Return all of the data exactly as given.

____________________

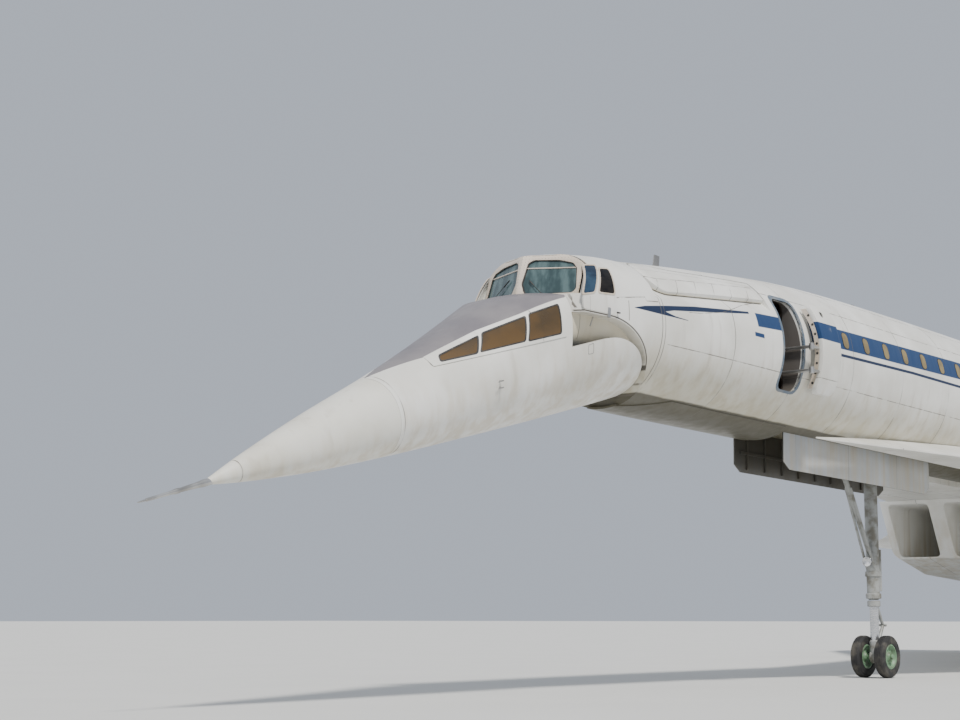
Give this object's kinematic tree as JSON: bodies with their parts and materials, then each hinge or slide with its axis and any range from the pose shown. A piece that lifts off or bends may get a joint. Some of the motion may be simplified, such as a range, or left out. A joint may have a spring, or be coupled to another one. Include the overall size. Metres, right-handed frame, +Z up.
{
  "type": "half-size scale model of a supersonic narrow body airliner",
  "caption": "Delta-winged supersonic airliner on its wheels, with a drooping nose, folding canards, moving control surfaces and an open front door.",
  "frame": {"origin": "middle of the underside of the whole part, on the ground under the wheels", "axes": "+X aft along the fuselage, +Y to starboard, +Z up; the nose points along -X"},
  "size_m": [32.6172, 14.4, 7.0307],
  "materials": {
    "white_paint": "weathered white gloss paint with dirt streaks",
    "radome_paint": "warm white paint, dusty",
    "visor_pane": "brown opaque panes in dark seals",
    "windscreen_glass": "blue green glass",
    "bare_steel": "bare steel",
    "nozzle_metal": "heat stained metal",
    "engine_metal": "dull cast metal",
    "gear_paint": "light grey paint",
    "tyre_rubber": "black tyre rubber"
  },
  "bodies": {
    "airframe": {"cockpit_fuselage": "white_paint", "windscreen": "windscreen_glass", "forward_fuselage": "white_paint", "cabin_fuselage": "white_paint", "tail_fuselage": "white_paint", "passenger_door": "white_paint", "fin": "white_paint", "nose_bay_door_port": "white_paint", "wing_port": "white_paint", "nacelle_port": "white_paint", "engine_port_1": "engine_metal", "nozzle_port_1": "nozzle_metal", "engine_port_2": "engine_metal", "nozzle_port_2": "nozzle_metal", "main_leg_port": "gear_paint", "bogie_port": "gear_paint", "nose_bay_door_starboard": "white_paint", "wing_starboard": "white_paint", "nacelle_starboard": "white_paint", "engine_starboard_1": "engine_metal", "nozzle_starboard_1": "nozzle_metal", "engine_starboard_2": "engine_metal", "nozzle_starboard_2": "nozzle_metal", "main_leg_starboard": "gear_paint", "bogie_starboard": "gear_paint", "nose_leg": "gear_paint"},
    "nose": {"droop_nose": "white_paint", "radome": "radome_paint", "pitot_boom": "bare_steel", "visor_band_port": "visor_pane", "visor_band_starboard": "visor_pane"},
    "steering": {"nose_steering": "gear_paint"},
    "nose_wheel_set": {"nose_wheels": "tyre_rubber"},
    "lower_rudder": {"lower_rudder": "white_paint"},
    "upper_rudder": {"upper_rudder": "white_paint"},
    "canard_port": {"canard_port": "white_paint"},
    "elevon_port_1": {"elevon_port_1": "white_paint"},
    "elevon_port_2": {"elevon_port_2": "white_paint"},
    "elevon_port_3": {"elevon_port_3": "white_paint"},
    "elevon_port_4": {"elevon_port_4": "white_paint"},
    "wheels_port_front": {"wheels_port_front": "tyre_rubber"},
    "wheels_port_rear": {"wheels_port_rear": "tyre_rubber"},
    "canard_starboard": {"canard_starboard": "white_paint"},
    "elevon_starboard_1": {"elevon_starboard_1": "white_paint"},
    "elevon_starboard_2": {"elevon_starboard_2": "white_paint"},
    "elevon_starboard_3": {"elevon_starboard_3": "white_paint"},
    "elevon_starboard_4": {"elevon_starboard_4": "white_paint"},
    "wheels_starboard_front": {"wheels_starboard_front": "tyre_rubber"},
    "wheels_starboard_rear": {"wheels_starboard_rear": "tyre_rubber"}
  },
  "joints": [
    {"name": "nose_droop", "type": "hinge", "parent": "airframe", "child": "nose", "pos_m": [-11.10333, 0, 2.9867], "axis": [0, 1, 0], "range_deg": [0, 17]},
    {"name": "nose_steer", "type": "hinge", "parent": "airframe", "child": "steering", "pos_m": [-5.40816, 0, 0.6], "axis": [0, 0, 1], "range_deg": [-60, 60]},
    {"name": "nose_wheels_spin", "type": "hinge", "parent": "steering", "child": "nose_wheel_set", "pos_m": [-5.40816, 0, 0.2375], "axis": [0, 1, 0], "continuous": true},
    {"name": "lower_rudder_swing", "type": "hinge", "parent": "airframe", "child": "lower_rudder", "pos_m": [14.50401, 0, 4.84201], "axis": [0.0262, 0, 0.9997], "range_deg": [-25, 25]},
    {"name": "upper_rudder_swing", "type": "hinge", "parent": "airframe", "child": "upper_rudder", "pos_m": [14.50401, 0, 4.84201], "axis": [0.0262, 0, 0.9997], "range_deg": [-25, 25]},
    {"name": "canard_port_swing", "type": "hinge", "parent": "airframe", "child": "canard_port", "pos_m": [-10.58243, -0.40817, 3.77837], "axis": [0.0689, 0.6402, -0.7651], "range_deg": [0, 90]},
    {"name": "elevon_port_1_hinge", "type": "hinge", "parent": "airframe", "child": "elevon_port_1", "pos_m": [9.88149, -3.04063, 2.13208], "axis": [0, 1, 0], "range_deg": [-20, 20]},
    {"name": "elevon_port_2_hinge", "type": "hinge", "parent": "airframe", "child": "elevon_port_2", "pos_m": [9.88149, -4.17188, 2.13208], "axis": [0, 1, 0], "range_deg": [-20, 20]},
    {"name": "elevon_port_3_hinge", "type": "hinge", "parent": "airframe", "child": "elevon_port_3", "pos_m": [9.88149, -5.30312, 2.13208], "axis": [0, 1, 0], "range_deg": [-20, 20]},
    {"name": "elevon_port_4_hinge", "type": "hinge", "parent": "airframe", "child": "elevon_port_4", "pos_m": [9.88149, -6.43438, 2.13208], "axis": [0, 1, 0], "range_deg": [-20, 20]},
    {"name": "wheels_port_front_spin", "type": "hinge", "parent": "airframe", "child": "wheels_port_front", "pos_m": [4.79486, -1.515, 0.2375], "axis": [0, 1, 0], "continuous": true},
    {"name": "wheels_port_rear_spin", "type": "hinge", "parent": "airframe", "child": "wheels_port_rear", "pos_m": [5.41486, -1.515, 0.2375], "axis": [0, 1, 0], "continuous": true},
    {"name": "canard_starboard_swing", "type": "hinge", "parent": "airframe", "child": "canard_starboard", "pos_m": [-10.58243, 0.40817, 3.77837], "axis": [-0.0689, 0.6402, 0.7651], "range_deg": [0, 90]},
    {"name": "elevon_starboard_1_hinge", "type": "hinge", "parent": "airframe", "child": "elevon_starboard_1", "pos_m": [9.88149, 3.04063, 2.13208], "axis": [0, 1, 0], "range_deg": [-20, 20]},
    {"name": "elevon_starboard_2_hinge", "type": "hinge", "parent": "airframe", "child": "elevon_starboard_2", "pos_m": [9.88149, 4.17188, 2.13208], "axis": [0, 1, 0], "range_deg": [-20, 20]},
    {"name": "elevon_starboard_3_hinge", "type": "hinge", "parent": "airframe", "child": "elevon_starboard_3", "pos_m": [9.88149, 5.30312, 2.13208], "axis": [0, 1, 0], "range_deg": [-20, 20]},
    {"name": "elevon_starboard_4_hinge", "type": "hinge", "parent": "airframe", "child": "elevon_starboard_4", "pos_m": [9.88149, 6.43438, 2.13208], "axis": [0, 1, 0], "range_deg": [-20, 20]},
    {"name": "wheels_starboard_front_spin", "type": "hinge", "parent": "airframe", "child": "wheels_starboard_front", "pos_m": [4.79486, 1.515, 0.2375], "axis": [0, 1, 0], "continuous": true},
    {"name": "wheels_starboard_rear_spin", "type": "hinge", "parent": "airframe", "child": "wheels_starboard_rear", "pos_m": [5.41486, 1.515, 0.2375], "axis": [0, 1, 0], "continuous": true}
  ]
}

____________________

» Answer below:
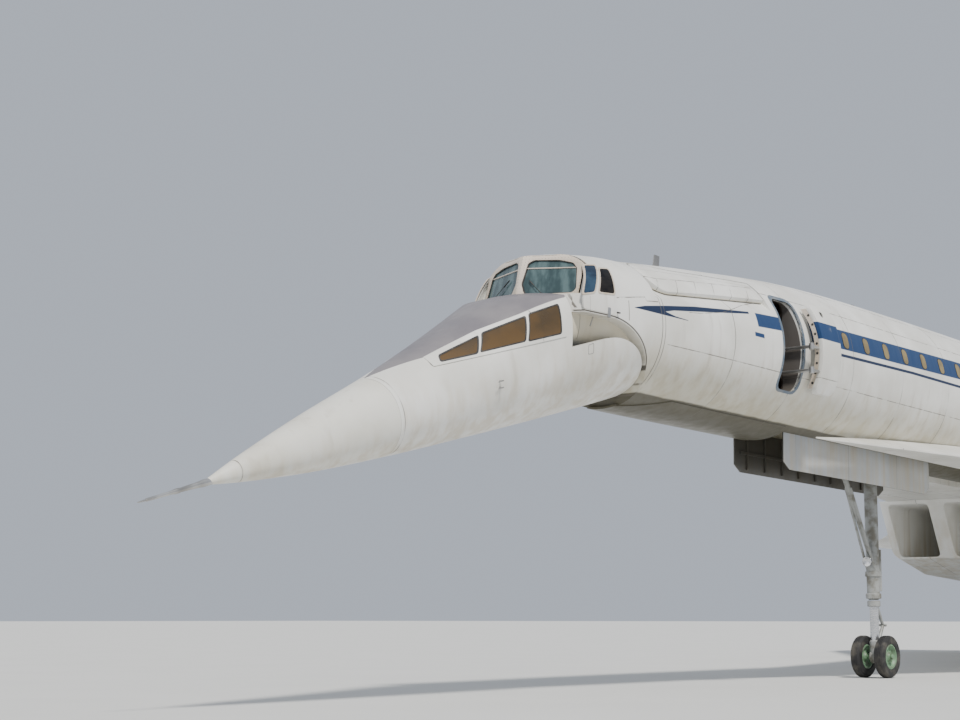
Give this object's kinematic tree as JSON: bodies with their parts and materials, then each hinge or slide with its axis and any range from the pose shown. A piece that lifts off or bends may get a joint. Some of the motion may be simplified, such as a range, or left out. A joint may have a spring, or be coupled to another one. Include the overall size. Metres, right-handed frame, +Z up.
{
  "type": "half-size scale model of a supersonic narrow body airliner",
  "caption": "Delta-winged supersonic airliner on its wheels, with a drooping nose, folding canards, moving control surfaces and an open front door.",
  "frame": {"origin": "middle of the underside of the whole part, on the ground under the wheels", "axes": "+X aft along the fuselage, +Y to starboard, +Z up; the nose points along -X"},
  "size_m": [32.6172, 14.4, 7.0307],
  "materials": {
    "white_paint": "weathered white gloss paint with dirt streaks",
    "radome_paint": "warm white paint, dusty",
    "visor_pane": "brown opaque panes in dark seals",
    "windscreen_glass": "blue green glass",
    "bare_steel": "bare steel",
    "nozzle_metal": "heat stained metal",
    "engine_metal": "dull cast metal",
    "gear_paint": "light grey paint",
    "tyre_rubber": "black tyre rubber"
  },
  "bodies": {
    "airframe": {"cockpit_fuselage": "white_paint", "windscreen": "windscreen_glass", "forward_fuselage": "white_paint", "cabin_fuselage": "white_paint", "tail_fuselage": "white_paint", "passenger_door": "white_paint", "fin": "white_paint", "nose_bay_door_port": "white_paint", "wing_port": "white_paint", "nacelle_port": "white_paint", "engine_port_1": "engine_metal", "nozzle_port_1": "nozzle_metal", "engine_port_2": "engine_metal", "nozzle_port_2": "nozzle_metal", "main_leg_port": "gear_paint", "bogie_port": "gear_paint", "nose_bay_door_starboard": "white_paint", "wing_starboard": "white_paint", "nacelle_starboard": "white_paint", "engine_starboard_1": "engine_metal", "nozzle_starboard_1": "nozzle_metal", "engine_starboard_2": "engine_metal", "nozzle_starboard_2": "nozzle_metal", "main_leg_starboard": "gear_paint", "bogie_starboard": "gear_paint", "nose_leg": "gear_paint"},
    "nose": {"droop_nose": "white_paint", "radome": "radome_paint", "pitot_boom": "bare_steel", "visor_band_port": "visor_pane", "visor_band_starboard": "visor_pane"},
    "steering": {"nose_steering": "gear_paint"},
    "nose_wheel_set": {"nose_wheels": "tyre_rubber"},
    "lower_rudder": {"lower_rudder": "white_paint"},
    "upper_rudder": {"upper_rudder": "white_paint"},
    "canard_port": {"canard_port": "white_paint"},
    "elevon_port_1": {"elevon_port_1": "white_paint"},
    "elevon_port_2": {"elevon_port_2": "white_paint"},
    "elevon_port_3": {"elevon_port_3": "white_paint"},
    "elevon_port_4": {"elevon_port_4": "white_paint"},
    "wheels_port_front": {"wheels_port_front": "tyre_rubber"},
    "wheels_port_rear": {"wheels_port_rear": "tyre_rubber"},
    "canard_starboard": {"canard_starboard": "white_paint"},
    "elevon_starboard_1": {"elevon_starboard_1": "white_paint"},
    "elevon_starboard_2": {"elevon_starboard_2": "white_paint"},
    "elevon_starboard_3": {"elevon_starboard_3": "white_paint"},
    "elevon_starboard_4": {"elevon_starboard_4": "white_paint"},
    "wheels_starboard_front": {"wheels_starboard_front": "tyre_rubber"},
    "wheels_starboard_rear": {"wheels_starboard_rear": "tyre_rubber"}
  },
  "joints": [
    {"name": "nose_droop", "type": "hinge", "parent": "airframe", "child": "nose", "pos_m": [-11.10333, 0, 2.9867], "axis": [0, 1, 0], "range_deg": [0, 17]},
    {"name": "nose_steer", "type": "hinge", "parent": "airframe", "child": "steering", "pos_m": [-5.40816, 0, 0.6], "axis": [0, 0, 1], "range_deg": [-60, 60]},
    {"name": "nose_wheels_spin", "type": "hinge", "parent": "steering", "child": "nose_wheel_set", "pos_m": [-5.40816, 0, 0.2375], "axis": [0, 1, 0], "continuous": true},
    {"name": "lower_rudder_swing", "type": "hinge", "parent": "airframe", "child": "lower_rudder", "pos_m": [14.50401, 0, 4.84201], "axis": [0.0262, 0, 0.9997], "range_deg": [-25, 25]},
    {"name": "upper_rudder_swing", "type": "hinge", "parent": "airframe", "child": "upper_rudder", "pos_m": [14.50401, 0, 4.84201], "axis": [0.0262, 0, 0.9997], "range_deg": [-25, 25]},
    {"name": "canard_port_swing", "type": "hinge", "parent": "airframe", "child": "canard_port", "pos_m": [-10.58243, -0.40817, 3.77837], "axis": [0.0689, 0.6402, -0.7651], "range_deg": [0, 90]},
    {"name": "elevon_port_1_hinge", "type": "hinge", "parent": "airframe", "child": "elevon_port_1", "pos_m": [9.88149, -3.04063, 2.13208], "axis": [0, 1, 0], "range_deg": [-20, 20]},
    {"name": "elevon_port_2_hinge", "type": "hinge", "parent": "airframe", "child": "elevon_port_2", "pos_m": [9.88149, -4.17188, 2.13208], "axis": [0, 1, 0], "range_deg": [-20, 20]},
    {"name": "elevon_port_3_hinge", "type": "hinge", "parent": "airframe", "child": "elevon_port_3", "pos_m": [9.88149, -5.30312, 2.13208], "axis": [0, 1, 0], "range_deg": [-20, 20]},
    {"name": "elevon_port_4_hinge", "type": "hinge", "parent": "airframe", "child": "elevon_port_4", "pos_m": [9.88149, -6.43438, 2.13208], "axis": [0, 1, 0], "range_deg": [-20, 20]},
    {"name": "wheels_port_front_spin", "type": "hinge", "parent": "airframe", "child": "wheels_port_front", "pos_m": [4.79486, -1.515, 0.2375], "axis": [0, 1, 0], "continuous": true},
    {"name": "wheels_port_rear_spin", "type": "hinge", "parent": "airframe", "child": "wheels_port_rear", "pos_m": [5.41486, -1.515, 0.2375], "axis": [0, 1, 0], "continuous": true},
    {"name": "canard_starboard_swing", "type": "hinge", "parent": "airframe", "child": "canard_starboard", "pos_m": [-10.58243, 0.40817, 3.77837], "axis": [-0.0689, 0.6402, 0.7651], "range_deg": [0, 90]},
    {"name": "elevon_starboard_1_hinge", "type": "hinge", "parent": "airframe", "child": "elevon_starboard_1", "pos_m": [9.88149, 3.04063, 2.13208], "axis": [0, 1, 0], "range_deg": [-20, 20]},
    {"name": "elevon_starboard_2_hinge", "type": "hinge", "parent": "airframe", "child": "elevon_starboard_2", "pos_m": [9.88149, 4.17188, 2.13208], "axis": [0, 1, 0], "range_deg": [-20, 20]},
    {"name": "elevon_starboard_3_hinge", "type": "hinge", "parent": "airframe", "child": "elevon_starboard_3", "pos_m": [9.88149, 5.30312, 2.13208], "axis": [0, 1, 0], "range_deg": [-20, 20]},
    {"name": "elevon_starboard_4_hinge", "type": "hinge", "parent": "airframe", "child": "elevon_starboard_4", "pos_m": [9.88149, 6.43438, 2.13208], "axis": [0, 1, 0], "range_deg": [-20, 20]},
    {"name": "wheels_starboard_front_spin", "type": "hinge", "parent": "airframe", "child": "wheels_starboard_front", "pos_m": [4.79486, 1.515, 0.2375], "axis": [0, 1, 0], "continuous": true},
    {"name": "wheels_starboard_rear_spin", "type": "hinge", "parent": "airframe", "child": "wheels_starboard_rear", "pos_m": [5.41486, 1.515, 0.2375], "axis": [0, 1, 0], "continuous": true}
  ]
}